Frenchay Road is a residential road in Walton Manor, North Oxford, England.

The oldest part of the road runs east–west. At the eastern end is a junction with Woodstock Road (A4144), a major arterial road out of Oxford to the north. Opposite and slightly to the south is Staverton Road. Chalfont Road leads south from halfway along the original part of the road. To the west is a junction with Bainton Road to the north and Hayfield Road to the south. The road continued over the Frenchay Road Bridge on the Oxford Canal, formerly to commercial premises by the railway line. More recently the road has been extended to the west of the canal with a bend to the north and newer residential development, The Waterways housing estate dating from 2000 to 2006, doubling the length of the road. Immediately to the southwest of Frenchay Road Bridge on the canal is the entrance to the Trap Grounds nature reserve.

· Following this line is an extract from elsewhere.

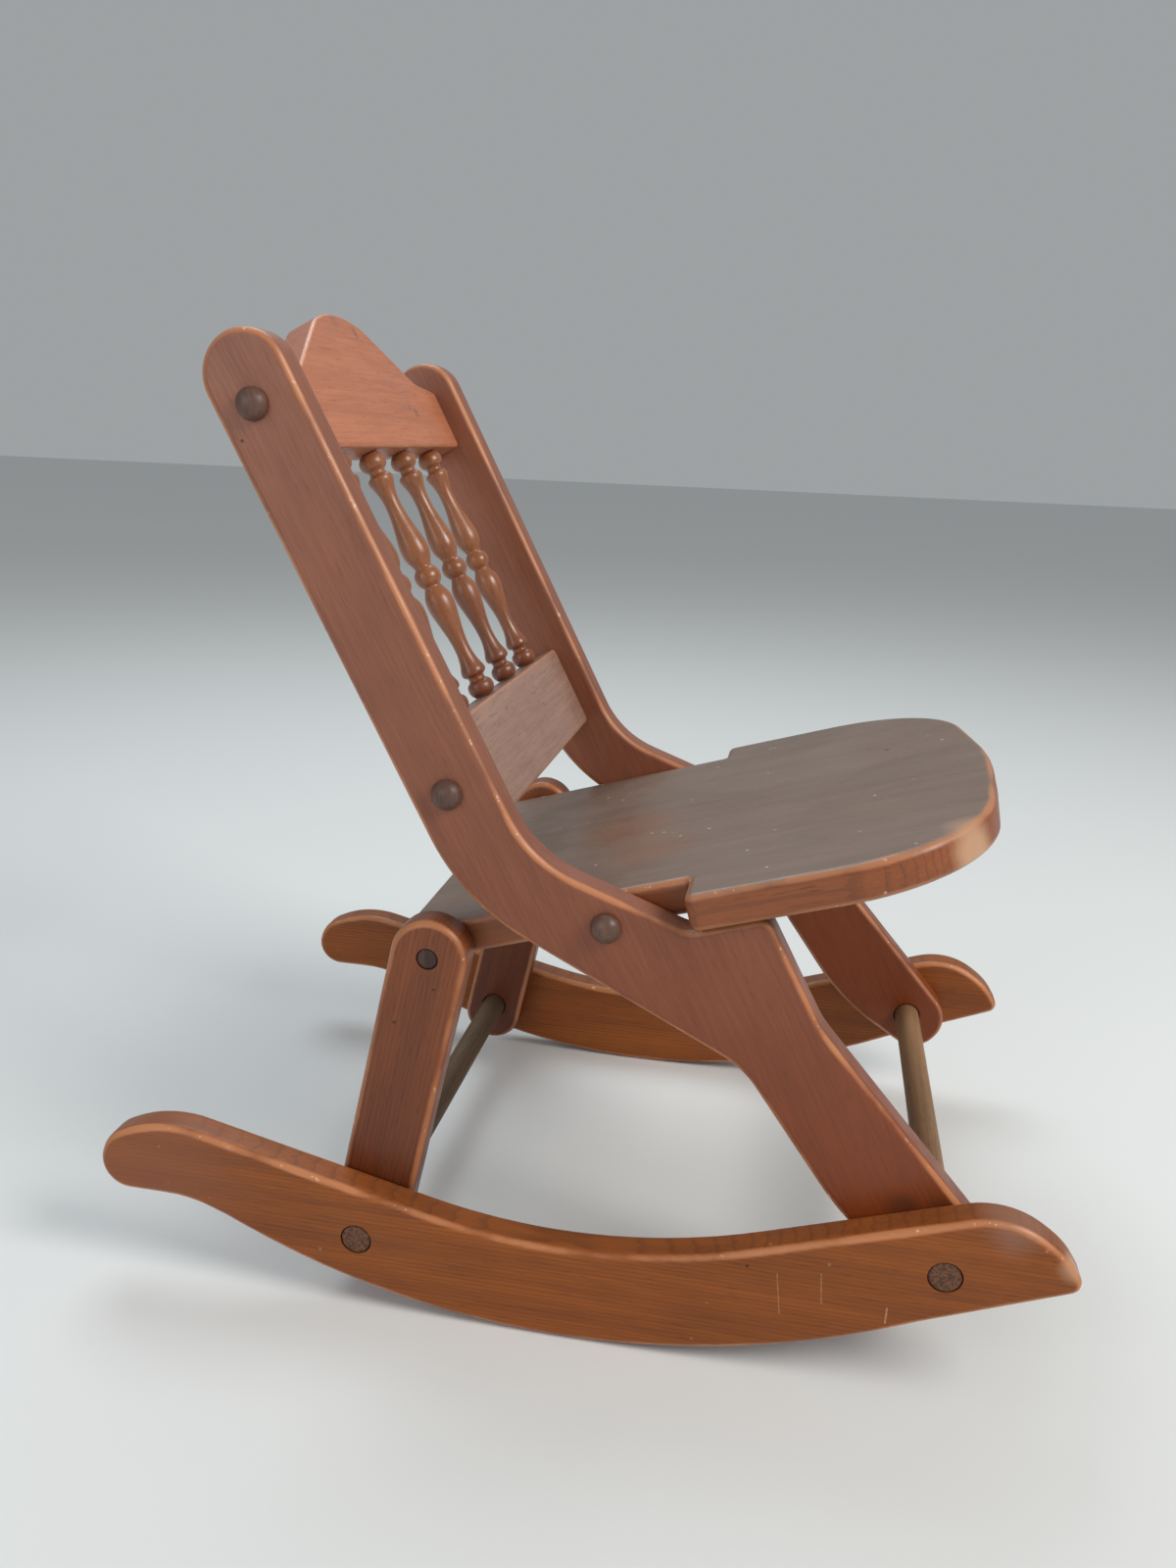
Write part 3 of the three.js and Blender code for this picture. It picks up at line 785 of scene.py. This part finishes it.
# ---------------------------------------------------------------- floor, light and camera
def add_stage():
    half = 12
    floor = new_object("floor", [(-half, -half, 0), (half, -half, 0), (half, half, 0), (-half, half, 0)],
                       [(0, 1, 2, 3)])
    shader = Shader("floor_paper")
    shader.feed(shader.surface.inputs["Base Color"], linear(222, 224, 224))
    shader.surface.inputs["Roughness"].default_value = 0.85
    floor.data.materials.append(shader.material)


def add_light(name, place, target, size, power, colour=(1, 1, 1)):
    lamp = bpy.data.lights.new(name, "AREA")
    lamp.shape = "DISK"
    lamp.size = size
    lamp.energy = power
    lamp.color = colour
    light = bpy.data.objects.new(name, lamp)
    light.location = place
    light.rotation_euler = (Vector(target) - Vector(place)).to_track_quat("-Z", "Y").to_euler()
    bpy.context.scene.collection.objects.link(light)


def add_world():
    world = bpy.data.worlds.new("studio")
    world.use_nodes = True
    background = world.node_tree.nodes["Background"]
    background.inputs["Color"].default_value = (0.86, 0.9, 0.92, 1)
    background.inputs["Strength"].default_value = 0.4
    bpy.context.scene.world = world


def add_camera():
    """The photo's view: from the sitter's right and above the seat, looking along +X and a little down."""
    yaw, pitch, roll = math.radians(9.91), math.radians(15.89), math.radians(2.26)
    lens = bpy.data.cameras.new("camera")
    lens.sensor_fit = "VERTICAL"
    lens.sensor_height = 36
    lens.lens = 27.94
    camera = bpy.data.objects.new("camera", lens)
    camera.location = Vector((-674.7, -97.05, 446.0)) * MM
    ahead = Vector((math.cos(pitch) * math.cos(yaw), math.cos(pitch) * math.sin(yaw), -math.sin(pitch)))
    turn = ahead.to_track_quat("-Z", "Y") @ Quaternion((0, 0, 1), roll)
    camera.rotation_euler = turn.to_euler()
    bpy.context.scene.collection.objects.link(camera)
    bpy.context.scene.camera = camera


bpy.context.scene.view_settings.view_transform = "Standard"
add_stage()
add_world()
add_light("key", (-0.7, -1.7, 1.7), (0, -0.05, 0.25), 1.1, 40, (1.0, 0.96, 0.9))
add_light("fill", (-1.6, 0.9, 0.9), (0, 0, 0.2), 1.4, 9, (0.92, 0.96, 1.0))
add_light("top", (0.9, 0.5, 1.9), (0, 0, 0.25), 1.2, 14, (0.88, 0.96, 1.0))
add_camera()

All the original houses were designed by the leading North Oxford architect Harry Wilkinson Moore and were first leased between 1897 and 1906. Many were built by John Money. The road forms the approximate northern boundary of the original North Oxford development by St John's College, Oxford, along with Staverton Road and Marston Ferry Road to the east. The original houses were semi-detached residences. Newer homes are flats, maisonettes, and terraced houses.

The Scottish educational missionary to Calcutta and Orientalist John Nicol Farquhar (1861–1929) lived at 11 Frenchay Road.
The road is mentioned in the book A Death in Oxford by Richard MacAndrew.